Better than equality?

In a previous post I discussed different possible effects of the current pandemic on gender and careers. On the plus side, the wholesale shift to working at home should (should…) blow a big hole in the prejudice against flexible working, with its related bias against anything that does not look like a full-time career. It will take time before we see how strong this effect is.

I was ambivalent over how working at home would affect the domestic division of labour. It’s possible that men actually being present at home would lead them to share childcare more equally. But I listened in on a recent RSA webinar on the future of work, and heard researcher Laetitia Vitaud refer to a dismal result from an analysis of academics’ outputs: that for women academics their production of research papers had fallen by 70%, whereas male academics had seen no such effect. I can’t find the study itself, but it’s a gloomy pointer. Research by Alision Lacey, from the university of Sussex, reports that 72% of mothers describe themselves as the default parent for all or most of the lockdown time, and almost the same proportion as the parent most responsible for home schooling.

At European level the story seems similar. A Social Europe paper from Massimiliano Mascherini and Martina Bisello reports:

Among parents of young children (up to and including 11 years old), our data confirm that work-life conflicts are troubling women more than men, as illustrated in Figure 1. For instance, almost one-third of these women found it hard to concentrate on their work, as against one-sixth of men, while family responsibilities prevented more women (24 per cent) than men (13 per cent) from giving the time they wanted to work. But work is also impinging on family life: 32 per cent of women in this group said their job prevented them from giving time to their family, against 25 per cent of men.

More bad news came from recent HESA analysis of salary outcomes for recent graduates. This is pre-Covid19, and shows that gender pay gaps for graduates open up very early.

Source: HESA

This is contrary to most of the trends I have seen previously, which suggest that the GPG is minimal for graduates until a bit later in their careers, but needs checking out. I’d like to know how much is due to occupational choice – which sectors female and male graduates enter.

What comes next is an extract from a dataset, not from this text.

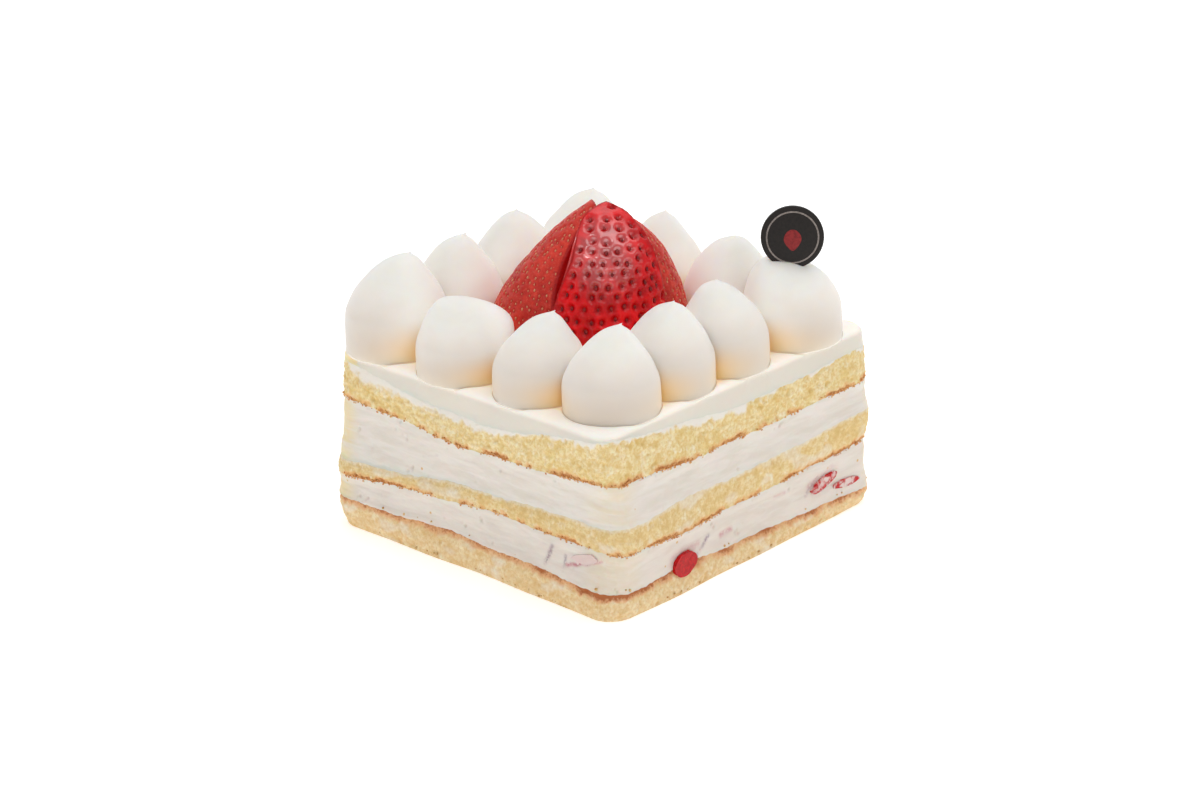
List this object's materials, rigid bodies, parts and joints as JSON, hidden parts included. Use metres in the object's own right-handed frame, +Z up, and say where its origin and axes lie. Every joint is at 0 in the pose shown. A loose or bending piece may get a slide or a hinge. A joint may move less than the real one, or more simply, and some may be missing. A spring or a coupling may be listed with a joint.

I was glad to join in the Equality Trust’s event to mark the 50th anniversary of the Equal Pay Act. It’s fairly astonishing to think that it’s been that long, and no one doubts there is still a long way to go. I very much liked the caption to an early cartoon, quoted by Hilary Wainwright, with a bunch of women saying to a group of puzzled men: “Equality? We had something better in mind.” In a way, this captures exactly what the Paula Principle points towards: given women’s strong lead in qualifications, skills and competences, simple equality is not really the goal. I’d love to find the cartoon itself.